In general terms, regulation 5.19(4)(h)(ii) provides that the Minister is required to be satisfied that the positon nominated in support of the visa is located in regional Australia and further that there is a genuine need for the nominator to employ the person in question.
The delegate declined Mr Varsi’s application, on the basis that the Minister had not approved Hot Stuff Food Pty Ltd’s nomination of the applicant, pursuant to the applicable regulation. On this basis, the Minister’s delegate found that the applicant had not satisfied criterion 187.233(3) of the Regulations.
As a consequence of this decision, on 8 March 2016, the applicant applied to the Administrative Appeals Tribunal for a review of the delegate’s decision. Concurrently with this application, Hot Stuff Food Pty Ltd also sought a review of the decision, pertaining to it, which had resulted in the refusal of its nomination of Mr Varsi’s position under the Regional Employer Program.
Pursuant to the provisions of section 360 of the Act, the Tribunal is required to invite each applicant before it to give evidence and present arguments relating to the issues arising in his review application. Such an invitation was issued to Mr Varsi, on 13 December 2016. Concurrently with this invitation, Hot Stuff Food Pty Ltd was also proffered an invitation to appear before the Tribunal, at the same time, which was 23 January 2017.
Both the applicant in the current matter and a representative of Hot Stuff Food Pty Ltd attended the hearing. In an oral decision, which has not been transcribed, the Tribunal dismissed Hot Stuff Food Pty Ltd’s application. In these circumstances, this court is unaware of the reasons provided in support of this decision.
On the same occasion, the applicant’s review application was also refused. On this date, a representative of the Tribunal wrote to the applicant in the following terms:
“This is to confirm that at the hearing on 23 January 2017 we made an oral decision on the application for review. We also explained the reasons for the decision at the hearing.
A written record of the outcome of review and a fact sheet containing information about our decisions are enclosed.
Under the Migration Act 1958 you may request a written statement of decision and reasons be provided. Your request must be in writing and received by us within 14 days of the date of your oral decision.”[3]
[3] See casebook at [85]
On 15 February 2017, Mr Varsi wrote to the AAT requesting a written statement of the decision. In his request letter, he indicated that he was aware that the request was out of time but nonetheless he sought the indulgence of the Tribunal on the basis that its decision had impacted on him in a big way and caused him a significant level of stress and anxiety.

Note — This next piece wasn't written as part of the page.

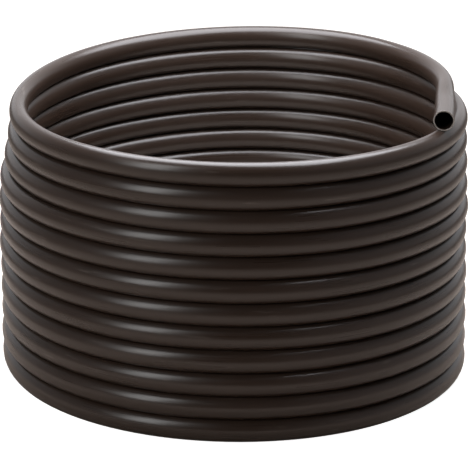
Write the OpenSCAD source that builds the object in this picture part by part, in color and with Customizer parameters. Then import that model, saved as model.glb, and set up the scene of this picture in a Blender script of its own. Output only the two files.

On 14 March 2017, the applicant was belatedly provided with the requested written reasons.[4] The Tribunal had no legal obligation to provide the reasons, which were apparently produced after the applicant had commenced the current proceedings. These reasons are as follows:
“The delegate refused to grant the visa because the applicant did not meet cl.187.233 of Schedule 2 to the Regulations because the nomination made by Hot Stuff Food Pty Ltd was not approved by the Department.
The applicant appeared before the Tribunal in a combined hearing with the related file AAT ref no. 1601223 (Hot Stuff Food Pty Ltd).
In an earlier oral decision made on 23 January 2017 the Tribunal affirmed the department’s decision under review and refused to approve the nomination application made by Hot Stuff Food Pty Ltd (see related file AAT ref no. 1601223). That Nomination Application was lodged on 30 July 2015.
The Tribunal explained to the applicant that cl.187.233 requires that the nomination has been approved and has not been subsequently withdrawn and is still available to him.
As stated earlier, the Tribunal made a decision affirming the Department’s decision refusing the nomination. Therefore, Mr Sheikh’s visa application cannot succeed because the nomination has not been approved.
The Tribunal discussed these issues with Mr Sheikh at the hearing and explained to him the situation that he was in. Mr Sheikh said he understood the situation and it has left him in a difficult position.
The Tribunal explained to the applicant he is unable to satisfy cl.18.233 and the Tribunal must affirm the decision not to grant him a Regional Employer Nomination (Permanent) (Class RN) visa.”[5]
[4] See casebook at [101]
[5] See casebook at [101]
On 16 February 2017, the applicant commenced proceedings, in this court, in the nature of judicial review. He seeks that the decision of the AAT be quashed. The grounds of his application are as follows:
“1. Incomplete assessment of RSMS 187 application by Immigration Assessment Authority. [sic]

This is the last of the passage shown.